Salad with sun-dried tomatoes and goat cheese
6 servings
150 minutes
This salad with sun-dried tomatoes and goat cheese is the embodiment of Italian gastronomic sophistication. Its roots trace back to Mediterranean culinary traditions where rich flavors meet simplicity in preparation. Sun-dried tomatoes roasted with garlic reveal a deep, sweet-spicy aroma complemented by the tanginess of pickled onions. A mix of fresh salad leaves adds lightness to the dish while goat cheese brings creamy softness and subtle nutty notes.

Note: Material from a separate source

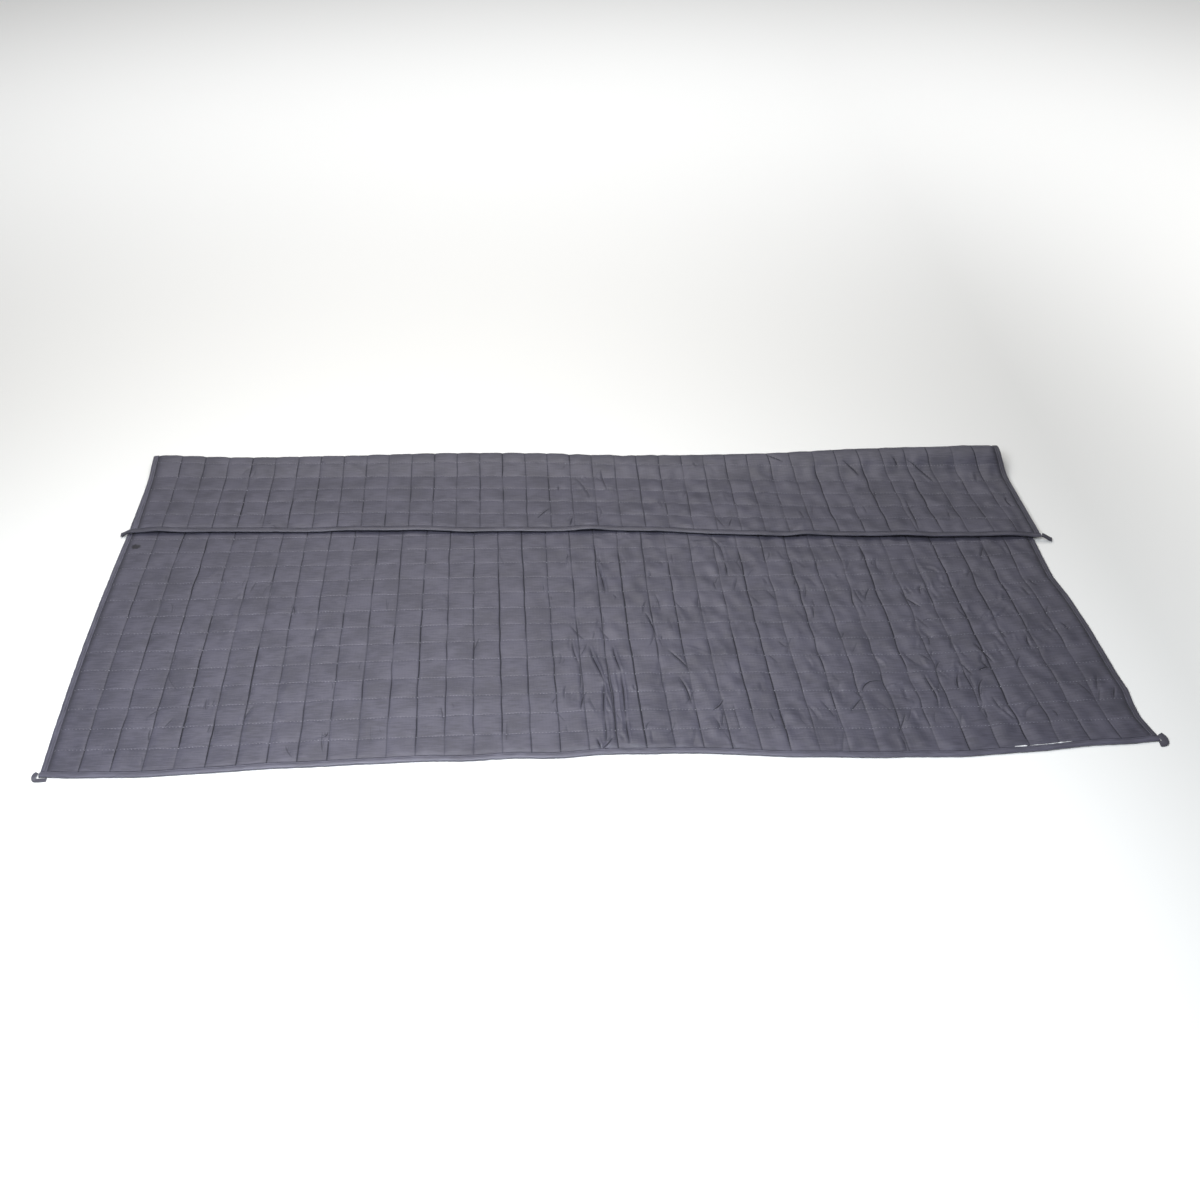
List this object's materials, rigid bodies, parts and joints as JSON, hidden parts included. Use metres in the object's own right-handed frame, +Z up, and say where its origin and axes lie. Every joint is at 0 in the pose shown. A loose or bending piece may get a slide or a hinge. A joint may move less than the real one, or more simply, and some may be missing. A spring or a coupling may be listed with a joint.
{
  "type": "weighted blanket",
  "caption": "Thin quilted weighted blanket with a grid of square pockets, bound edges and corner loops, laid flat with its far part folded over to the front.",
  "frame": {"origin": "on the floor, under the middle of the whole outline", "axes": "+X along the long hem to the right, +Y from the front hem towards the fold, +Z up from the floor"},
  "size_m": [2.0466, 1.0688, 0.043],
  "materials": {
    "quilt_cloth": "fine plain weave, soft low sheen, anthracite grey",
    "binding_cloth": "turned and stitched strip of the same cloth",
    "loop_tape": "narrow woven tape"
  },
  "bodies": {
    "root": {"quilt_panel": "quilt_cloth", "binding_front": "binding_cloth", "binding_far": "binding_cloth", "binding_left": "binding_cloth", "binding_right": "binding_cloth", "loop_front_left": "loop_tape", "loop_front_right": "loop_tape", "loop_far_left": "loop_tape", "loop_far_right": "loop_tape"}
  },
  "joints": []
}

The perfect balance of flavors is highlighted by a dressing of olive oil and red wine vinegar. This salad not only surprises with its harmonious combination of ingredients but also serves as an excellent light appetizer or accompaniment to main dishes. Italian simplicity, richness, and elegance are what make this salad a true culinary find.

1
First, you need to deal with the tomatoes. Preheat the oven to 100 - 120°C. Cut each tomato into 8 wedges, scoop out the seeds with a spoon, and place them on a baking sheet, keeping space between them. Sprinkle with finely chopped garlic, season with salt and pepper, and drizzle with olive oil before putting them in the oven. You now have 2 hours of free time. After that, take the tomatoes out and let them cool.
- Tomatoes: 3 pieces
- Garlic: 1 clove
- Salt: to taste
- Freshly ground black pepper: to taste
- Olive oil: 3 tablespoons
2
Try to slice the onion as thinly as possible into half-rings. Place in a bowl, add salt, and drizzle with vinegar. Remember to mix with your hand and let it sit for 5-7 minutes. The vinegar will help reduce the sharpness of the onion, lightly marinating it, which is a great way to add onion to a salad without worrying about bad breath.
- Shallots: 1 piece
- Salt: to taste
- Red wine vinegar: 1.5 tablespoon
3
In a large bowl, mix salad leaves, onion, and tomatoes, these capsules full of killer, rich tomato flavor. Dress with olive oil and vinegar (don't overdo the vinegar, as we've sprayed it on the onion), season with salt and pepper.
- Mixed salad leaves: 350 g
- Shallots: 1 piece
- Tomatoes: 3 pieces
- Olive oil: 3 tablespoons
- Red wine vinegar: 1.5 tablespoon
- Salt: to taste
- Freshly ground black pepper: to taste
4
Serve in a deep plate, crumbled with goat cheese on top. Enjoy!